Sulle ceneri di Paolo Borsellino e della sua scorta si consuma, a un quarto di secolo dalla morte, il rituale dell'indignazione postuma non contro i suoi assassini - ormai noti, catturati e condannati - ma contro il magma astratto delle complicità istituzionali, dei mandanti occulti, dei terzi e quarti livelli, delle menti raffinatissime che ne avrebbero per motivi oscuri prima deciso la morte e poi depistato le indagini. Una denuncia che da anni viene dai parenti di Borsellino, insoddisfatti in partenza di ogni verità processuale, ma in qualche modo giustificati dal dolore; ma cui ora si associano le più alte cariche dello stato e i vertici della magistratura, per non parlare di commentatori e dietrologi vari, compresi alcuni che con i presunti depistatori avevano rapporti di aperta amicizia, quando erano vivi e potenti.
Tutto sarebbe un po' più facile da decrittare se i personaggi chiave fossero ancora vivi: ma dalle stragi di Capaci e via d'Amelio sono passati ormai venticinque anni. E così la polemica che riparte, virulenta e confusa, sui «mandanti occulti» delle stragi e sul depistaggio delle indagini, investe anche uomini che non possono più difendersi né dare spiegazioni: come il poliziotto Arnaldo La Barbera, allora capo della Mobile a Palermo, o il procuratore di Caltanissetta Giovanni Tinebra, o il capo dei servizi segreti Luigi De Sena, tutti tirati in ballo in ruoli diversi come attori di un gigantesco complotto per portare le indagini - soprattutto quella sull'uccisione di Paolo Borsellino e della sua scorta, il 19 luglio 1992, a distanza di sicurezza dalla verità. Da Pietro Grasso a Antonio Ingroia, è tutto un fiorire di appelli accorati e vibranti a scoprire non si sa cosa. L'occasione è la decisione del Consiglio superiore della magistratura di rendere pubbliche alcune carte su Borsellino, tra cui l'interrogatorio cui l'allora procuratore di Marsala venne sottoposto nel 1988, nel procedimento disciplinare originato da un paio di interviste. Carte che in realtà non raccontano molto di nuovo: si coglie con chiarezza come Borsellino (come pure il suo amico Giovanni Falcone) fosse visto con diffidenza anche da una parte dello stesso Csm. E questo, purtroppo, già si sapeva. Ma da lì parte la raffica delle polemiche sulla presunta verità mutilata sulle stragi del 1992. Iniziano le due figlie di Borsellino, Fiammetta e Lucia, e la sorella Rita, da sempre convinte di un livello superiore. «Ci vorrebbe un pentito nelle istituzioni», dice Fiammetta Borsellino, mentre Lucia parla di «anomalie», «riconducibili verosimilmente a uomini delle istituzioni».

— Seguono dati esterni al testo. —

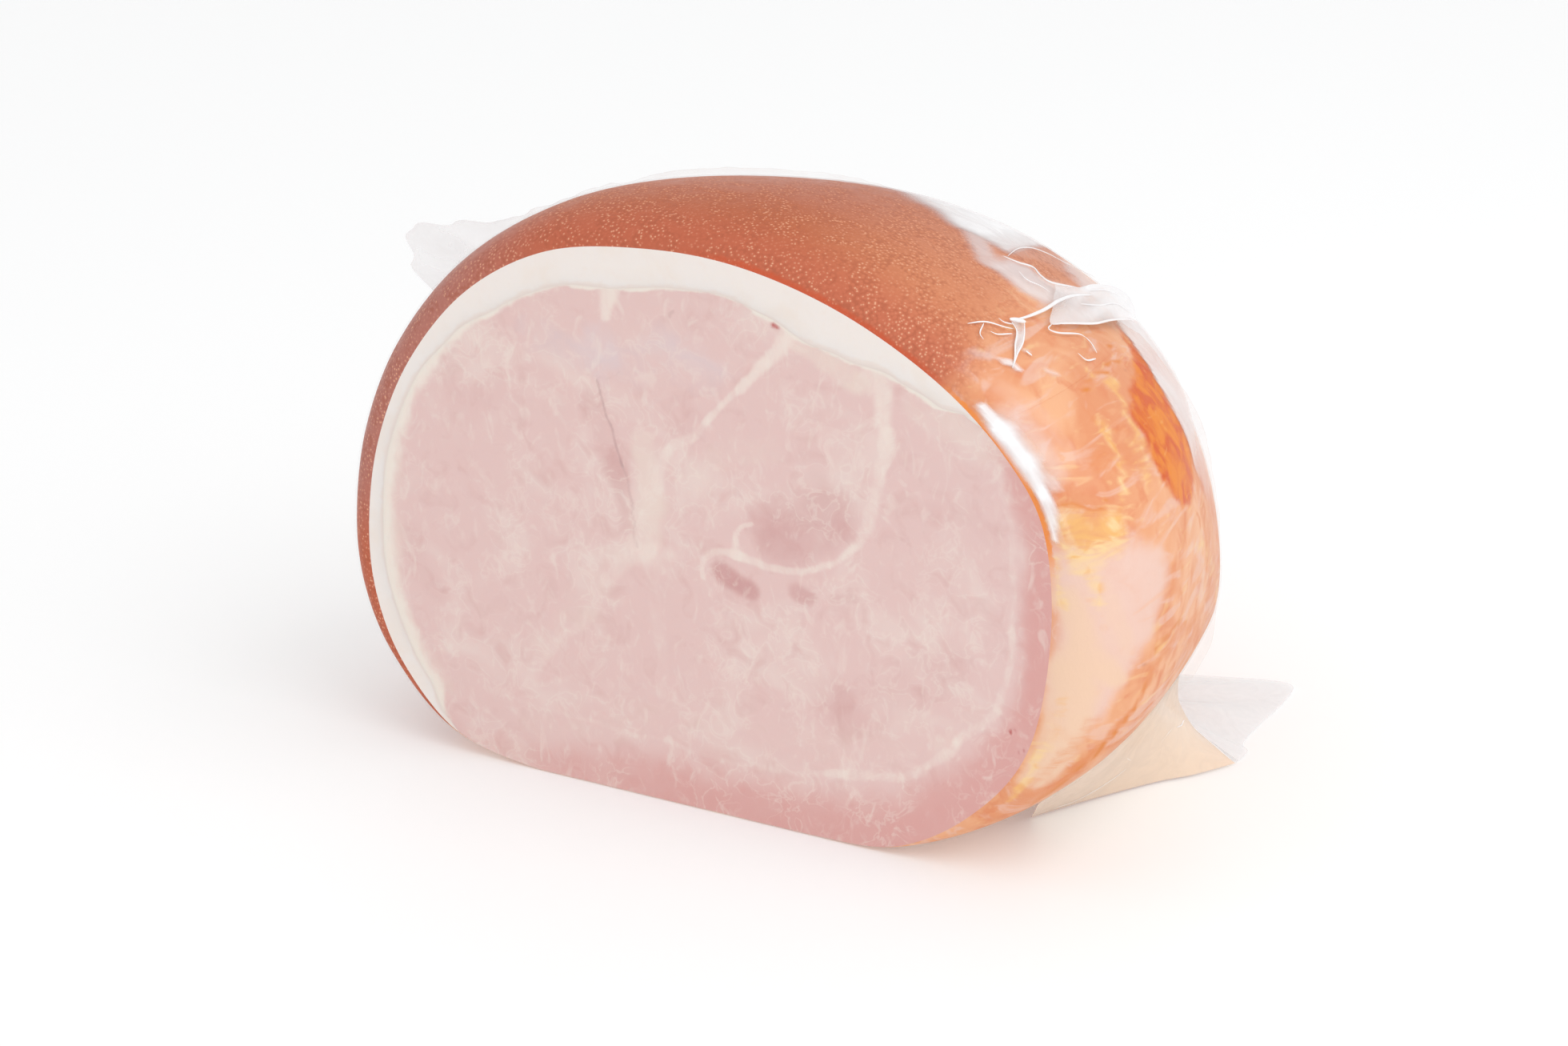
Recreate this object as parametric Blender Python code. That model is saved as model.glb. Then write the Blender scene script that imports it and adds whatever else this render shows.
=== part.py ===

Il tema si trascina da tempo: «I vuoti di conoscenza che tuttora permangono nella ricostruzione dell'intera operazione che portò alla strage di via D'Amelio possono essere imputati anche a carenze investigative non casuali», scrissero già nel 2002 i giudici della Corte d'appello di Caltanissetta: peccato che l'affermazione faccia parte della sentenza che - prendendo per buona la parola di un falso pentito, Vincenzo Scarantino - condannava all'ergastolo persone che con la strage non c'entravano nulla, e che oggi vengono riabilitate.
È su come si arrivò a costruire e prendere per buono il pentimento di Scarantino che si concentrano ieri, più o meno esplicitamente, le prese di posizione dei vertici dello Stato: a partire dal più altolocato di tutti, Sergio Mattarella: «Troppe sono state le incertezze e gli errori che hanno accompagnato il cammino nella ricerca della verità sulla strage, e ancora tanti sono gli interrogativi sul percorso per assicurare la giusta condanna ai responsabili di quel delitto efferato», dice il presidente della Repubblica. E il presidente della Cassazione Giovanni Canzio chiede luce sul «clamoroso e indegno depistaggio» delle indagini. Né Mattarella né Canzio dicono quale verità scottante il depistaggio avrebbe dovuto coprire (anzi Canzio dice che c'è «certezza probatoria che fu Cosa Nostra a ideare ed eseguire il crimine»).